Assessment can honor progress in discourse skills without reducing language to correctness alone. A portfolio approach works well: collected recordings, self-assessments, and teacher comments show growth in turn-taking, fillers usage, and adaptive speaking. Include reflective notes on how learners manage interruptions, how they signal agreement or disagreement, and how pacing influences comprehension. Provide a final performance task that requires applying the whole set of strategies in a realistic scenario, such as a community forum or a classroom debate. Celebrate improvements in naturalness, coherence, and audience awareness as markers of success.
To maintain momentum, embed discourse practice in regular routines rather than isolate it in occasional lessons. Short daily drills—two minutes of a rapid-fire exchange or a one-minute filler-filled summary—keep students attuned to the nuances of Malay discourse. Rotate roles so every learner experiences speaking, listening, and moderating positions. Use self-recordings to monitor progress, letting learners hear when a filler disrupts clarity versus when it reinforces rapport. Pair these exercises with authentic listening to reinforce how native speakers navigate real-time dialogue. Over weeks, students become more proficient at managing hesitation, sustaining turn-taking, and expressing ideas with nuanced confidence.

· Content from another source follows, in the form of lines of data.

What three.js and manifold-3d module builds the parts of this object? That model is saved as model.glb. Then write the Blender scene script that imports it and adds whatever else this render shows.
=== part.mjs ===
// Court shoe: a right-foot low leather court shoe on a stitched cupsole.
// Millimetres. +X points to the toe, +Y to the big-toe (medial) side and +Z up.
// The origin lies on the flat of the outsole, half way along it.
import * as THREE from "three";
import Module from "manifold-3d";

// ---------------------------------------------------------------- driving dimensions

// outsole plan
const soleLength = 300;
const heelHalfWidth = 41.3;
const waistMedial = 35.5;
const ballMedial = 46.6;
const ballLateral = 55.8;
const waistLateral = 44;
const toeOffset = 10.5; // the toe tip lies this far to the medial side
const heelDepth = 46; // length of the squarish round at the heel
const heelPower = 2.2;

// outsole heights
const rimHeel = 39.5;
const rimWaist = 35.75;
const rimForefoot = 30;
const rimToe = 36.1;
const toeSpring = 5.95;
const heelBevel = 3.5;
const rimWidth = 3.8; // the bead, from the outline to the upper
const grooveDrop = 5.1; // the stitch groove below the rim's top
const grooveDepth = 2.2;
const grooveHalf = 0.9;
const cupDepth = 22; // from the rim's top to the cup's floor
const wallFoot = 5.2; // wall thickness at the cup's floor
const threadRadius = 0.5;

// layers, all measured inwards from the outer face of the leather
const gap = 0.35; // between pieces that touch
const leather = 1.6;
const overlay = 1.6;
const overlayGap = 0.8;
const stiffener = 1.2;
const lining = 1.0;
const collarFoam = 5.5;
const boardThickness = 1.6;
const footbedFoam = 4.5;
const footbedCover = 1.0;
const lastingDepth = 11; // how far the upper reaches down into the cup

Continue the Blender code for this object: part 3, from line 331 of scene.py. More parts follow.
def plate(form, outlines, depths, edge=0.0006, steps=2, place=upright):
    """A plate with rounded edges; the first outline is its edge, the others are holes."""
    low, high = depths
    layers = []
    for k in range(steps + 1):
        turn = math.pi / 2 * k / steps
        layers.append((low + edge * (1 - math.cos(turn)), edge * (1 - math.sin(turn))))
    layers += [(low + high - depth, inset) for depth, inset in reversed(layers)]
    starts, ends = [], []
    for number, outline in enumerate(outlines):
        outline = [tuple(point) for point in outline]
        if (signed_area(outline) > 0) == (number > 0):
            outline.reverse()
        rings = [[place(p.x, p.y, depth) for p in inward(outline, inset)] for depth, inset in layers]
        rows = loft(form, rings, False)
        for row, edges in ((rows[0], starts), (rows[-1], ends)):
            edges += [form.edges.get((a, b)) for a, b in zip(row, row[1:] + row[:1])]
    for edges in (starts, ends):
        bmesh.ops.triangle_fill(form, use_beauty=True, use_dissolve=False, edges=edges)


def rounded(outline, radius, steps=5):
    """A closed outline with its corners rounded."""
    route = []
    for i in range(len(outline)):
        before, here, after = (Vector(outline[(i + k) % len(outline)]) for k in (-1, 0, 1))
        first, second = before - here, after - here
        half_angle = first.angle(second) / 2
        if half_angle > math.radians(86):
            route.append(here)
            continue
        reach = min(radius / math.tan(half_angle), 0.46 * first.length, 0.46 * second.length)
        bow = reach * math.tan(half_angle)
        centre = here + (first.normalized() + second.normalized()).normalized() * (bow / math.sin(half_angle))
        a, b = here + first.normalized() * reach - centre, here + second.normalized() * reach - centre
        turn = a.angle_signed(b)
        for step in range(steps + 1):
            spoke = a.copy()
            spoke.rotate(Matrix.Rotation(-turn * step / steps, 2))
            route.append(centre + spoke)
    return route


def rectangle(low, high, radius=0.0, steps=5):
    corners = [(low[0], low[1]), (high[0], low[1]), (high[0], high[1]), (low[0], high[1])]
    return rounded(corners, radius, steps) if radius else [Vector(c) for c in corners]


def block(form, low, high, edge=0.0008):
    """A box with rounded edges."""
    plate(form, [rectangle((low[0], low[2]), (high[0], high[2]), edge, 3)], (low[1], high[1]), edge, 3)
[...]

Finally, cultivate a learner-centered classroom that invites experimentation and culturally aware risk-taking. Encourage students to share personal strategies for staying engaged in conversations, including how they use fillers to guide shifts in topic or to convey politeness. Normalize occasional missteps as valuable data for improvement, and offer guided experiments to try new markers in safe environments. By foregrounding purpose and audience, teachers help learners develop resilient, adaptive speaking styles. In time, students will speak Malay with greater fluency, authenticity, and ease, reflecting both linguistic skill and cross-cultural competence.